Le rapport a été présenté par M. W. PAS, auditeur. La note du Bureau de coordination a été rédigée et exposée par M. L. VAN CALENBERGH, référendaire.

Le greffier, Le président,
A.-M. GOOSSENS. M. VAN DAMME.

(1) Doc. Sénat, 2001-2002, nºs 2-1227/1 et 2-1228/1, 2.

(2) Doc. Sénat, 2001-2002, nºs 2-1227/1 et 2-1228/1, 2 et 3. Cf. l'article 43ter, § 7, alinéa 3, des lois sur l'emploi des langues en matière administrative, coordonnées le 18 juillet 1966 (ci-après : lois linguistiques en matière administrative).

(3) L'article 13 à modifier relève du chapitre IV (« Capacité linguistique du personnel ») de la loi linguistique sur l'enseignement.

(4) Un professeur qui enseigne une langue autre que la langue de l'enseignement de l'établissement ne peut pas non plus se limiter à parler exclusivement cette autre langue. En effet, la transmission passe nécessairement aussi par l'usage de la langue de l'enseignement. La question se pose dès lors de savoir si un professeur qui peut « se faire comprendre ( ...) dans le cadre de conversations courantes » est suffisamment armé pour donner des explications aux élèves dans la langue de l'enseignement.

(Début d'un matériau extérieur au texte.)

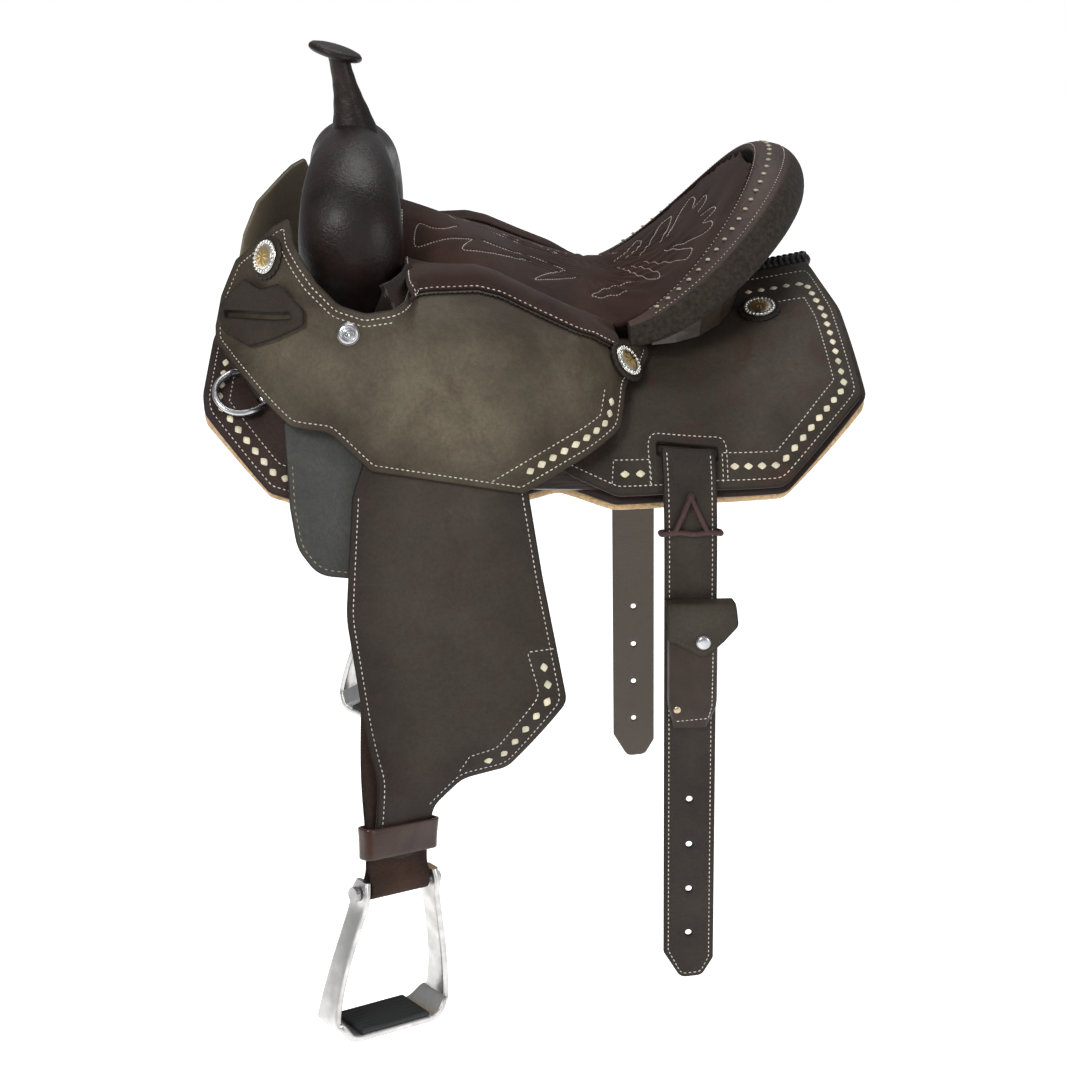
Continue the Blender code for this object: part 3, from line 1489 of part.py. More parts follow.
def build_pouch():
    """The small knife pouch on the near billet, with its snap flap."""
    half = POUCH_WIDTH / 2.0
    lean_right = 0.001
    levels = [0.0, 0.016, 0.050, 0.085, POUCH_HEIGHT - 0.018, POUCH_HEIGHT - 0.004]
    back = LAYER_GAP
    rings = []
    for s in levels:
        share = s / POUCH_HEIGHT
        depth = POUCH_DEPTH * (0.84 + 0.16 * math.sin(math.pi * min(1.0, share * 1.1)))
        depth *= 1.0 - 0.45 * smooth_step(0.80, 1.0, share)
        narrow = 0.006 * smooth_step(0.75, 1.0, share)
        shape = filleted([
            (-half + narrow, back, 0.002), (half - narrow * 1.6, back, 0.002),
            (half - narrow * 1.6, back + depth, 0.005), (-half + narrow, back + depth, 0.005),
        ], 2)
        rings.append([pouch_frame(p.x + lean_right, s, p.y) for p in shape])
    bm = bmesh.new()
    rows = [[bm.verts.new(p) for p in one] for one in rings]
    for one, two in zip(rows, rows[1:]):
        for i in range(len(one)):
            j = (i + 1) % len(one)
            bm.faces.new((one[i], one[j], two[j], two[i]))
    bm.faces.new(rows[-1])
    bmesh.ops.recalc_face_normals(bm, faces=bm.faces)
    bm.normal_update()
    centre = sum((v.co for v in bm.verts), Vector()) / len(bm.verts)
    outward = sum(f.normal.dot(f.calc_center_median() - centre) for f in bm.faces)
    if outward < 0.0:
        bmesh.ops.reverse_faces(bm, faces=bm.faces)
    pouch = add_object("pouch", bm, DARK_LEATHER)
    walls = pouch.modifiers.new("walls", "SOLIDIFY")
    walls.thickness = POUCH_WALL
    walls.offset = -1.0
    walls.use_even_offset = True

    top = -0.004
    front = back + POUCH_DEPTH + LAYER_GAP
    side = [
        # depth over the billet, way down from the pouch's top, and the way the flap faces
        (back, top, 0.0), (front - 0.003, top, 22.0), (front, top + 0.0042, 45.0),
        (front + 0.0004, 0.018, 90.0), (front + 0.0004, 0.050, 90.0),
    ]
    runs = [0.0]
    for (a, b, _), (c, d, _) in zip(side, side[1:]):
        runs.append(runs[-1] + math.hypot(c - a, d - b))

    def flap_point(x, along, lift=0.0):
        """A point of the flap, which folds over the pouch's mouth."""
        depth, down, angle = (between(list(zip(runs, stops)), along) for stops in zip(*side))
        angle = math.radians(angle)
        depth += lift * math.sin(angle)
        down -= lift * math.cos(angle)
        return pouch_frame(x, down, depth)

    reach = runs[-1]
    outline = filleted([
        (-half - 0.001, 0.0), (half + 0.016, 0.0, 0.002), (half + 0.020, reach - 0.034, 0.008),
        (half + 0.006, reach - 0.018, 0.006), (0.010, reach, 0.012), (-0.012, reach - 0.014, 0.01),
        (-half - 0.001, reach - 0.020, 0.004),
    ])
    flap = wrapped_sheet(
        "pouch_flap", outline, flap_point, POUCH_FLAP_THICKNESS, OILED_LEATHER, rows=runs[1:-1],
    )

    centre = flap_point(0.010, reach - 0.018)
    axis = surface_normal(flap_point, 0.010, reach - 0.018)
    r = SNAP_RADIUS
    profile = [(0.0, 0.0030), (0.5 * r, 0.0028), (0.85 * r, 0.0020), (r, 0.0008), (r, 0.0), (0.0, 0.0)]
    snap = turned(
        "snap_cap", profile, STEEL, centre + axis * (POUCH_FLAP_THICKNESS + GAP), axis, sides=12,
    )
    hang_on("flap_pivot", pouch_frame(0.0, top - POUCH_FLAP_THICKNESS, back), [flap, snap])


def build_near_side():
    """Every piece of the near side that the off side repeats."""
    build_skirt()
    build_bar()
    build_housing()
    build_jockey()
    build_conchos()
    build_seat_screw()
    build_rigging()
    build_leg_flap()
    build_keeper()
    build_fender()
    build_stirrup()
    build_billet()


def build_off_side():
    """The off side's pieces, each a mirrored copy with its own joint empty."""
    for piece in [o for o in PART.objects if o.type == "MESH" and o.name.endswith("_near")]:
        mirrored(piece)
    for pivot in [o for o in PART.objects if o.type == "EMPTY" and o.name.endswith("_near")]:
        place = pivot.matrix_world.translation.copy()
        place.y = -place.y
        pieces = [bpy.data.objects[c.name.replace("near", "off")] for c in pivot.children]
        hang_on(pivot.name.replace("near", "off"), place, pieces)


build_near_side()
build_off_side()
build_lacing()
build_fork()
build_cantle()
build_seat()
build_pouch()
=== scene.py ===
"""Looks of a barrel racing saddle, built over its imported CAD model.

Metres, +Z up. The horse's head is towards -X, so the near side, which the camera sees, is -Y.
"""
import math

import bmesh
import bpy
import numpy as np
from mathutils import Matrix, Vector
from mathutils.bvhtree import BVHTree
from mathutils.geometry import delaunay_2d_cdt


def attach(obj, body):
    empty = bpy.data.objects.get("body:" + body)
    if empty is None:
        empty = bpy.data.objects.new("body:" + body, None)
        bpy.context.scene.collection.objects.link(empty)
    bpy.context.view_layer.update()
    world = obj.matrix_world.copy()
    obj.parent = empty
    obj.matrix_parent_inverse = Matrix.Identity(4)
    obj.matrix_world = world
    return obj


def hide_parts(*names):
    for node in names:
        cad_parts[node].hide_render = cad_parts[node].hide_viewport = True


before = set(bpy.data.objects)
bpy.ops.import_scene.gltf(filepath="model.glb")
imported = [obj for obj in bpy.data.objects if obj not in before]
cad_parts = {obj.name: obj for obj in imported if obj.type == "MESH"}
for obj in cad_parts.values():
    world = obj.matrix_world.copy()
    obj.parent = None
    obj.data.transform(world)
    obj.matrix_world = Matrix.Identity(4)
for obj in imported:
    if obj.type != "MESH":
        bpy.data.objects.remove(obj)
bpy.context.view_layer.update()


# Studio
# A white room: a pale floor well under the hanging saddle, a white background that the lens
# sees, three soft lamps, and a long lens from the near side, a little towards the head.

CAMERA_DISTANCE = 2.31
CAMERA_LENS = 72.08
CAMERA_TURN = math.radians(-3.4)
CAMERA_HEIGHT = math.radians(19.0)
CAMERA_AIM = Vector((-0.042, 0.0, -0.247))
FLOOR_LEVEL = -1.02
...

(5) Il s'agit des communes à facilités mentionnées aux articles 7 et 8 des lois linguistiques en matière administrative.

(6) J. Velaers, « Het gebruik van de talen » dans G. Van Haegendoren et B. Seutin, (éditeurs), « De bevoegdheidsverdeling in het federale België », Bruges, die Keure, 2001, 101-102, nº 79.

(7) J. Velaers, o.c., nº 81.

(8) Cf. l'article 15 de la loi linguistique sur l'enseignement.